Carlos Mesa , ex-presidente da Bolívia, diz que decisão "destrói garantias democráticas"
Foto: Getty Images / BBC News Brasil

Para ele, deu-se início a uma fase em que "vale-tudo" na Bolívia. Tanto Cárdenas como Mesa têm criticado Morales.

No entanto, os governistas estão convencidos de que a decisão não apenas é legal como também representa um avanço para o país.

O embaixador boliviano na ONU (Organização das Nações Unidas), Sacha Llorenti, afirmou que o "TCP ampliou as garantias democráticas na Bolívia".

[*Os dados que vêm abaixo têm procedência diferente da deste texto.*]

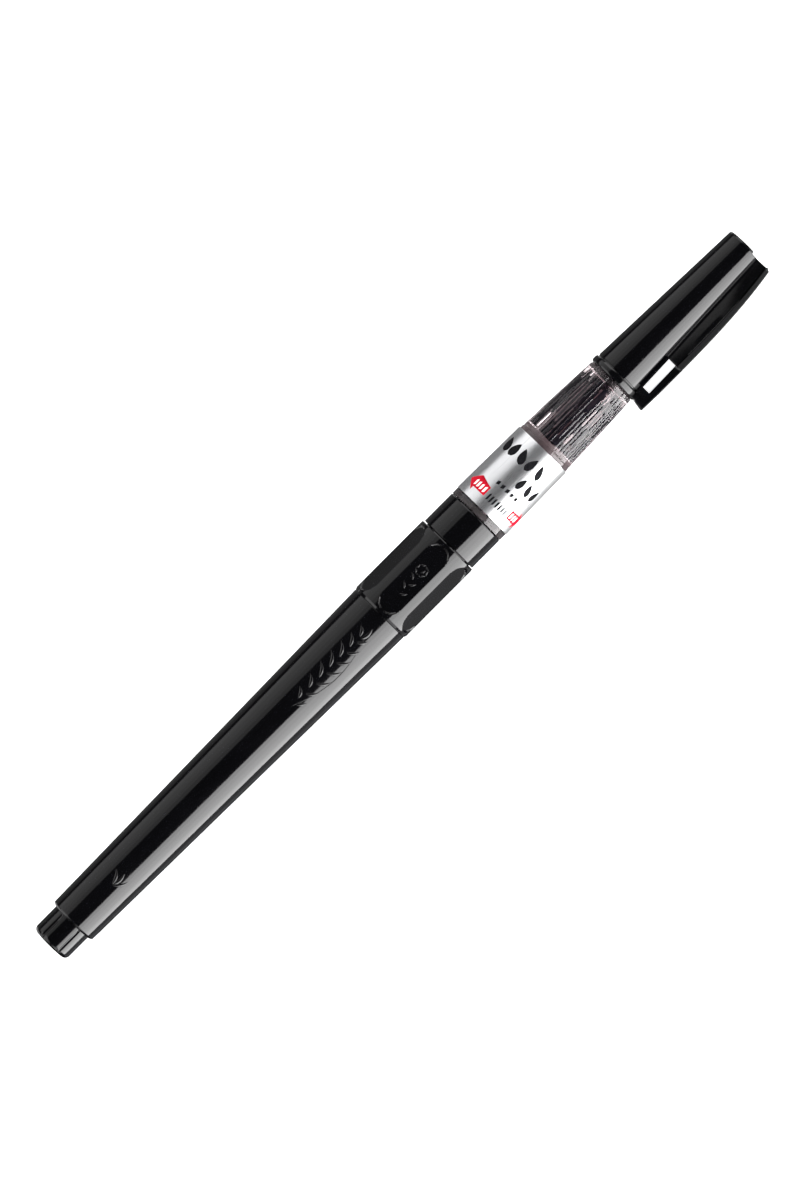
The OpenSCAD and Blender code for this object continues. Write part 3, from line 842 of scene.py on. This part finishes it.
def brush_holder():
    """Nose cone with grip rings that holds the tuft."""
    start, end = ends("brush_holder")
    root = ends("bristle_binding")[0] - 0.03
    shoulder, shank, flare, bore = X_NECK + 0.03, 2.58, 3.0, 1.8
    profile = [(start, R_WICK), (start, shank), (shoulder, shank), (shoulder, flare), (shoulder + 0.8, flare)]
    rings, tip = 5, 2.2
    for f in (k / (rings - 1) for k in range(rings)):
        x, r = lerp(shoulder + 1.0, end - 1.6, f), lerp(2.93, 2.42, f)
        profile += [(x, r), (x + 0.2, r - 0.1), (x + 0.45, r - 0.1), (x + 0.6, r - 0.06)]
    profile += [(end - 0.3, tip), (end, tip - 0.15), (end, bore), (root, bore), (root, R_WICK)]
    mesh = lathe("brush_nose", soften(profile, 0.08), count=128)
    place(mesh, "front_section", "black_plastic", "feed", "brush_holder")


def tuft_radius(f):
    """Radius of the gathered bristles at a share of their free length."""
    root, belly, at = 1.72, 1.93, 0.28
    if f < at:
        return root + (belly - root) * math.sin(math.pi / 2 * f / at)
    return 0.03 + (belly - 0.03) * math.cos(math.pi / 2 * (f - at) / (1 - at)) ** 0.9


def brush_tuft():
    """Bristles gathered to a point, each a thin tapered strand."""
    random.seed(21)
    strands, sides, steps = 620, 5, 14
    free = X_TUFT_END - X_HOLDER_END
    vertices, faces = [], []
    for k in range(strands):
        share = math.sqrt((k + 0.5) / strands)
        angle = k * 2.399963 + random.uniform(-0.1, 0.1)
        thick = random.uniform(0.05, 0.075)
        reach = 1 - random.random() ** 2 * 0.16
        first = len(vertices)
        for i in range(steps + 1):
            f = i / steps * reach
            x = lerp(X_TUFT, X_TUFT_END, f)
            open_share = (x - X_HOLDER_END) / free
            body = 1.7 if open_share < 0 else tuft_radius(open_share)
            away = max(0, (body - thick) * share)
            swirl = angle + 0.05 * math.sin(3 * f + k)
            r = thick * (1 - 0.8 * (i / steps) ** 3)
            for s in range(sides):
                t = 2 * math.pi * s / sides
                y, z = away * math.sin(swirl) + r * math.sin(t), -away * math.cos(swirl) - r * math.cos(t)
                vertices.append((x, y, z))
        for i in range(steps):
            for s in range(sides):
                a, b = first + i * sides + s, first + i * sides + (s + 1) % sides
                faces.append((a, b, b + sides, a + sides))
        last = first + steps * sides
        faces += [tuple(range(first, first + sides)), tuple(range(last, last + sides))]
    mesh = finish_mesh("brush_bristles", vertices, faces, sharp=60)
    place(mesh, "front_section", "bristle", "bristle", "brush_tuft")


# ---- cap and clip

def cap_radius(x):
    """Radius of the cap's round side at a station."""
    return lerp(R_CAP, R_CROWN, (x - X_CAP - 1.4) / (X_CROWN - X_CAP - 1.4))


def clip_reach(x):
    """Distance of the clip's outer face from the axis."""
    tip_drop, crown_drop, end_drop, end_length = 0.15, 1.5, 0.3, 0.4
    if x < X_PEAK:
        return CLIP_REACH - tip_drop * ((X_PEAK - x) / (X_PEAK - X_TIP)) ** 2
    rounding = end_drop * max(0, (x - X_CLIP_END + end_length) / end_length) ** 2.5
    return CLIP_REACH - crown_drop * ((x - X_PEAK) / (X_CLIP_END - X_PEAK)) ** 3 - rounding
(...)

"A democracia foi ampliada porque os eleitores terão todas as opções", disse Llorenti, que foi ministro de Morales entre 2010 e 2011.

Por que Morales pode ser eleito três vezes

Morales ainda não anunciou se vai disputar o quarto mandato, mas decisão da corte constitucional abre caminho para ele disputar as eleições indefinidamente
Morales ainda não anunciou se vai disputar o quarto mandato, mas decisão da corte constitucional abre caminho para ele disputar as eleições indefinidamente
Foto: AFP / BBC News Brasil

Essa não é a primeira vez que o presidente boliviano é beneficiado por uma mudança na legislação boliviana.

Morales, o primeiro índio a presidir o país, assumiu o comando da Bolívia pela primeira vez em 2006. No ano seguinte, convocou uma Constituinte para elaborar uma nova Constituição que definiu ser possível apenas uma reeleição consecutiva.

A justiça, contudo, interpretou que a regra de dois mandatos consecutivos valeria apenas para eleitos depois que a nova constituição entrou em vigor.

Desse modo, Morales foi eleito em 2009 e pode disputar a reeleição em 2014, totalizando assim três mandatos consecutivos.